Some of the world

“Was it an accident that I saw that. Or is it just that the world unwraps itself to you, again and again, as soon as you are ready to see it anew?” -Wicked

Beautiful smiles, cultural insight, big meals, friends and family streaming through the doors. Three countries. Three cultures. Seven family homes in one day and a raging headache in between. And pressing on, and headache disappearing as I introduced new friends to one another.



Water bottles are placed on the table for us immediately upon entering the home. The interpreter and I settle onto the couch, sliding into one another on the cushions. Husband and wife sit down next to us. Wife getting up to take care of the baby, to make chai, to prep for lunch.


Husband is tired, intelligent, and giving me more than enough information to scribble down as notes.

We stay for an hour, then we are off to another Somali home.
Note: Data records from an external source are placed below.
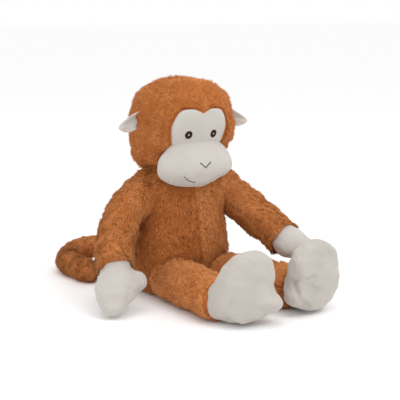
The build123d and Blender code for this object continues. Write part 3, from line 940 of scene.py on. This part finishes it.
# ---------------------------------------------------------------- tail
route = corner_cut(TAIL)
tail = fused("tail_plush", joined(tube(route, TAIL_R), ellipsoid(TAIL[0], TAIL_BALL)), BACKING, 4, 3)
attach(tail, "tail")
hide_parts("tail_sleeve", "tail_stuffing")
# painted light: the tail's pile is lighter (tone 0.2), as light falling on it from above
for part, start, end in (("base", 0, 0.5), ("end", 0.5, 1.01)):
    grow_pile(f"tail_pile_{part}", tail, "tail", along_route(route), stretch(route, start, end),
              LOCKS["tail"], 500 + round(10 * start), width=1.05, tone=0.2)

# ---------------------------------------------------------------- floor, light and camera
reach = 30              # metres
mesh = bpy.data.meshes.new("floor")
corners = [(-reach, -reach, 0), (reach, -reach, 0), (reach, reach, 0), (-reach, reach, 0)]
mesh.from_pydata(corners, [], [(0, 1, 2, 3)])
floor = bpy.data.objects.new("floor", mesh)
floor_mat, _, _, shader = new_material("pale_floor")
shader.inputs["Base Color"].default_value = (0.97, 0.97, 0.97, 1)
shader.inputs["Roughness"].default_value = 0.9
mesh.materials.append(floor_mat)
bpy.context.scene.collection.objects.link(floor)

world = bpy.data.worlds.new("studio")
world.use_nodes = True
world.node_tree.nodes["Background"].inputs["Color"].default_value = (1, 1, 1, 1)
world.node_tree.nodes["Background"].inputs["Strength"].default_value = 1.0
bpy.context.scene.world = world


def area_light(name, at, size, power):
    """A soft square light aimed at the toy's chest."""
    light = bpy.data.lights.new(name, "AREA")
    light.size = size
    light.energy = power
    obj = bpy.data.objects.new(name, light)
    obj.location = at
    obj.rotation_euler = (Vector((0, 0, 0.2)) - Vector(at)).to_track_quat("-Z", "Y").to_euler()
    bpy.context.scene.collection.objects.link(obj)


area_light("key", (0.6, -1.5, 2.1), 1.0, 12)
area_light("front", (-1.3, -1.7, 0.7), 1.3, 3)
area_light("top", (-0.3, -0.3, 2.4), 1.4, 9)
bpy.context.scene.view_settings.view_transform = "Standard"

azimuth, elevation, distance = math.radians(-27), math.radians(9.5), 1.9
level = math.cos(elevation)
back = Vector((math.sin(azimuth) * level, -math.cos(azimuth) * level, math.sin(elevation)))
camera_data = bpy.data.cameras.new("camera")
camera_data.lens = 91.4
camera_data.shift_x = 0.046
camera_data.shift_y = -0.052
camera = bpy.data.objects.new("camera", camera_data)
camera.location = Vector((0, 0, 0.21)) + back * distance
camera.rotation_euler = back.to_track_quat("Z", "Y").to_euler()
bpy.context.scene.collection.objects.link(camera)
bpy.context.scene.camera = camera
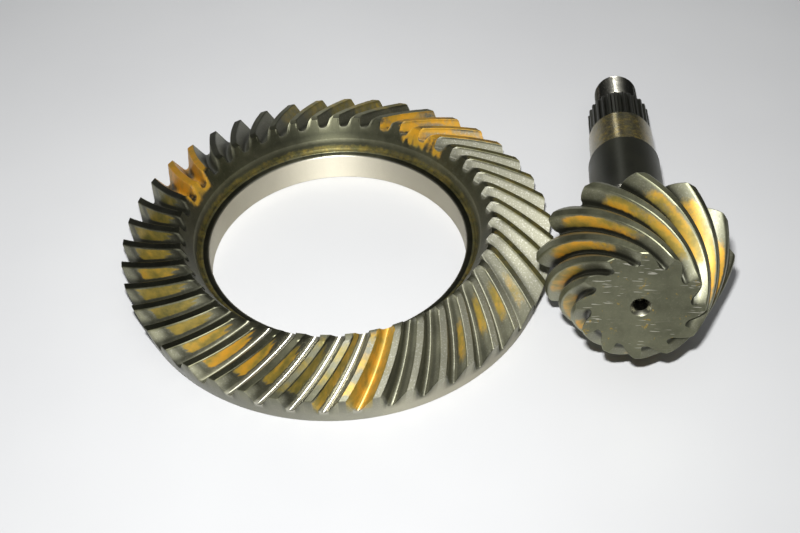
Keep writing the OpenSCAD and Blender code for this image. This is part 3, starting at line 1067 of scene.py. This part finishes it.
def oiled_steel(name, colours):
    """Hardened gear steel under a film of oil, with marking compound and ground places, and painted light and
    shade.
    """
    n = Nodes(name)
    marks = {value: n.read(value) for value in POINT_VALUES}
    cloud = n.noise(48.0, 5.0, 0.65)
    grain = n.noise(900.0, 3.0, 0.7)
    cover = compound_cover(n, marks)
    base = bare_steel(n, marks, cloud, grain, colours)
    base = n.over(base, compound_colour(n, marks), cover, 0.92)
    n.link(scuffed(n, marks, base), n.bsdf.inputs["Base Color"])
    metal = n.math("SUBTRACT", 1.0, n.math("MULTIPLY", marks["cut"], 0.48))
    metal = n.math("SUBTRACT", metal, n.math("MULTIPLY", cover, 0.45))
    n.link(metal, n.bsdf.inputs["Metallic"])
    n.link(steel_roughness(n, marks, cloud), n.bsdf.inputs["Roughness"])
    n.link(fine_relief(n, marks, grain, cover), n.bsdf.inputs["Normal"])
    n.bsdf.inputs["Coat Weight"].default_value = 0.15
    n.bsdf.inputs["Coat Roughness"].default_value = 0.32
    return n


def ring_material():
    """The ring lies on the Z axis about which it was turned, so its highlights stretch."""
    n = oiled_steel("ring_oiled_steel", RING_STEEL)
    turned_shine(n)
    return n.material


def pinion_material():
    return oiled_steel("pinion_oiled_steel", PINION_STEEL).material


def floor_material():
    """A matt white table, slightly uneven in colour."""
    n = Nodes("white_table")
    cloud = n.noise(9.0, 3.0, 0.5)
    n.link(n.mix(n.range(cloud, 0.3, 0.7), *WHITE_TABLE), n.bsdf.inputs["Base Color"])
    n.bsdf.inputs["Roughness"].default_value = 0.55
    return n.material


# ---------------------------------------------------------------- stage

TABLE_HALF = 4.0


def make_floor():
    corners = [(-1, -1, 0), (1, -1, 0), (1, 1, 0), (-1, 1, 0)]
    mesh = bpy.data.meshes.new("table_top")
    mesh.from_pydata([(x * TABLE_HALF, y * TABLE_HALF, z) for x, y, z in corners], [], [(0, 1, 2, 3)])
    floor = bpy.data.objects.new("table_top", mesh)
    bpy.context.scene.collection.objects.link(floor)
    floor.data.materials.append(floor_material())


def make_camera():
    """The photograph's angle: above and in front, looking down at about 45 degrees."""
    at = Vector((0.0, -0.5057, 0.5069))
    target = Vector((0.02924, -0.0068, 0.0))
    roll = math.radians(-2.64)
    forward = (target - at).normalized()
    right = forward.cross(Vector((0, 0, 1))).normalized()
    up = right.cross(forward)
    right, up = math.cos(roll) * right + math.sin(roll) * up, math.cos(roll) * up - math.sin(roll) * right
    data = bpy.data.cameras.new("camera")
    data.sensor_fit = "HORIZONTAL"
    data.sensor_width = 36.0
    data.lens = 65.25
    data.clip_start = 0.02
    data.clip_end = 20
    camera = bpy.data.objects.new("camera", data)
    bpy.context.scene.collection.objects.link(camera)
    turn = Matrix((right, up, -forward)).transposed().to_4x4()
    camera.matrix_world = Matrix.Translation(at) @ turn
    bpy.context.scene.camera = camera


def area_light(name, at, target, size, power, colour=(1, 1, 1), spread=180):
    """A rectangular light at a place, aimed at a target, in metres, watts and degrees."""
    data = bpy.data.lights.new(name, "AREA")
    data.shape = "RECTANGLE"
    data.size, data.size_y = size
    data.energy = power
    data.color = colour
    data.spread = math.radians(spread)
    light = bpy.data.objects.new(name, data)
    bpy.context.scene.collection.objects.link(light)
    light.location = at
    aim = Vector(target) - Vector(at)
    light.rotation_euler = aim.to_track_quat("-Z", "Y").to_euler()


def make_lights():
    """A flash above the camera, a ceiling light, a bright wall at the back right, and a narrow window."""
    world = bpy.data.worlds.new("studio")
    bpy.context.scene.world = world
    world.use_nodes = True
    back = world.node_tree.nodes["Background"]
    back.inputs["Color"].default_value = (0.92, 0.96, 1.0, 1)
    back.inputs["Strength"].default_value = 0.07
    area_light("ceiling", (0.3, -0.2, 1.55), (0.1, -0.05, 0), (1.5, 1.5), 2.7)
    area_light("back_wall", (1.15, 1.6, 0.75), (0.05, 0, 0.05), (1.4, 0.7), 0.5, (1, 0.97, 0.9))
    area_light("window", (0.1, 2.0, 0.7), (0.1, 0, 0.02), (0.16, 0.7), 1.3)
    area_light("flash", (-0.012, -0.445, 0.575), (-0.03, 0.3, 0), (0.034, 0.02), 4.05, spread=120)
    bpy.context.scene.view_settings.view_transform = "Standard"


def main():
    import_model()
    ring = make_ring()
    ring.data.materials.append(ring_material())
    pinion = make_pinion()
    pinion.data.materials.append(pinion_material())
    for piece, node in ((ring, "ring_gear"), (pinion, "pinion")):
        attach(piece, node)
        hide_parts(node)
    make_floor()
    make_lights()
    make_camera()


main()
This home we sit down, and the father turns the AC window unit behind me on, blasting cold air into their hot apartment. This family has a lot to say, and the kids run around. One little boy hands me a half of a little red toy car. The mother sits opposite me, and the father sits next to me on the window seat.




“You must stay to eat. We’ve been waiting all morning for you. We are hungry!”

“Sorry, we’ve already eaten. And we have another meeting to get to…” the interpreter attempts to explain.

“It’s our culture! Even if you just eat a few bites, it’s enough.”

The mother goes around, washing each of our hands in a big basin, and paper towels.  

Then she brings us into the dining room, and uncovers steaming pots of french fries, rice, beef, beans, and ugali. I grab rice, fries, beans and sit down. The mother asks me which drink I would like, and she pours me a cola to the top of a big glass.

I sit down to eat with a fork, a little less confident than I was when I was here in January when I was using ugali to scoop up chicken with my hands.

But I eat. And our meeting turns from an interview, into a casual dinner. Friends begin pouring in through the doors, and it’s a big party. All the kids come out and eat in the living room, while we eat in the dining room.

Lots of talking in Swahili, and I try to broaden my Swahili vocabulary. Asante sana (thank you so much), and jambo (hello!) are usually winners.

The women joke about me needing an African blouse and skirt. “Would you wear it?”

“I would try it out!” I say. And they laugh. Because they know I wouldn’t be too happy in a skirt, regardless of what country it’s from.

Entanglement. It’s finally happening. For the past six months I felt like a drifter, getting to introduce people to one another, and kind of just chasing people around and not sure what anyone wanted from me.

But now, especially after having an interpreter for two days, I have begun to realize what I am to them, and what they are to me.

We are people to one another.

On to the next Congolese family’s home. I am humbled.

I am not perfect. And it’s hard to do any kind of work with people when you realize not everything you try to do works out.

Still, they smile big smiles. They tell me I can come back anytime, not just for work. But as a friend. And I say I will.


Quieter. Tough to break through to. Introverts, and ever thankful and hesitant. They invite me into their home, and make sure to take your shoes off outside the door.

They encourage you to sit on the couch, while they sit on the floor. It’s a sign of respect.

The first family, silent and cautious the whole time. They might not understand what I’m saying, but there is a Karen interpreter there, so they definitely do.

On my way out, they motion over to the plates of fruit sitting on the coffee table to the side. I wasn’t sure if it was an offering, or for their dinner, or for me.

It’s for me.

We are on our way out the door and the family points to the food.

The interpreter encourages me, eat, eat.

I say, I’ll grab some to go.

Putting watermelon and grapes on a napkin, it’s not enough.

“Take more!”

I do.

Then, “Eat some here. Just a little bit. It’s their culture.”

I eat.

I eat the watermelon, and they watch me and smile.

Then I wrap the rest of the fruit I had grabbed up, and head out the door.

I tell the interpreter, see you at the next place.

Next Burmese family, we are greeted with a smile. The young daughter is as outgoing as her mother is hesitant. I ask her questions, and see if she has any questions for me.

Then we’re on our way.

Karen meetings are much shorter than Congolese meetings.


I pull up to the address in the evening, and am greeted by the American family. We walk up to the family home together, and are greeted by a neighbor boy who is walking out. We head in, and see that the house is packed with two families of ten, as per usual at Congolese family homes. And we enter, and sit down. The father talks to us, and the children, mother and other family hover in the background.

I start the introductions, introducing myself and my role. We go around telling names, and trying out Swahili and French.

The mother brings in a tray of water and Fanta (very popular with Congolese families), two trays full of bananas, and a tray of apples.

“Let’s eat!” the husband announces, not taking no for an answer.

I grab a banana, and look around at everyone else eating.

We go outside to take a picture together after 45 minutes or so of getting to know one another. And as I am leaving, the girls tell me they are so thankful to meet their new friends. And parents from both families smile and wave, grabbing each other around the waist and smiling for more pictures.

I drive away, and realize that I am becoming more myself with every passing day. More myself as I open myself up to more people.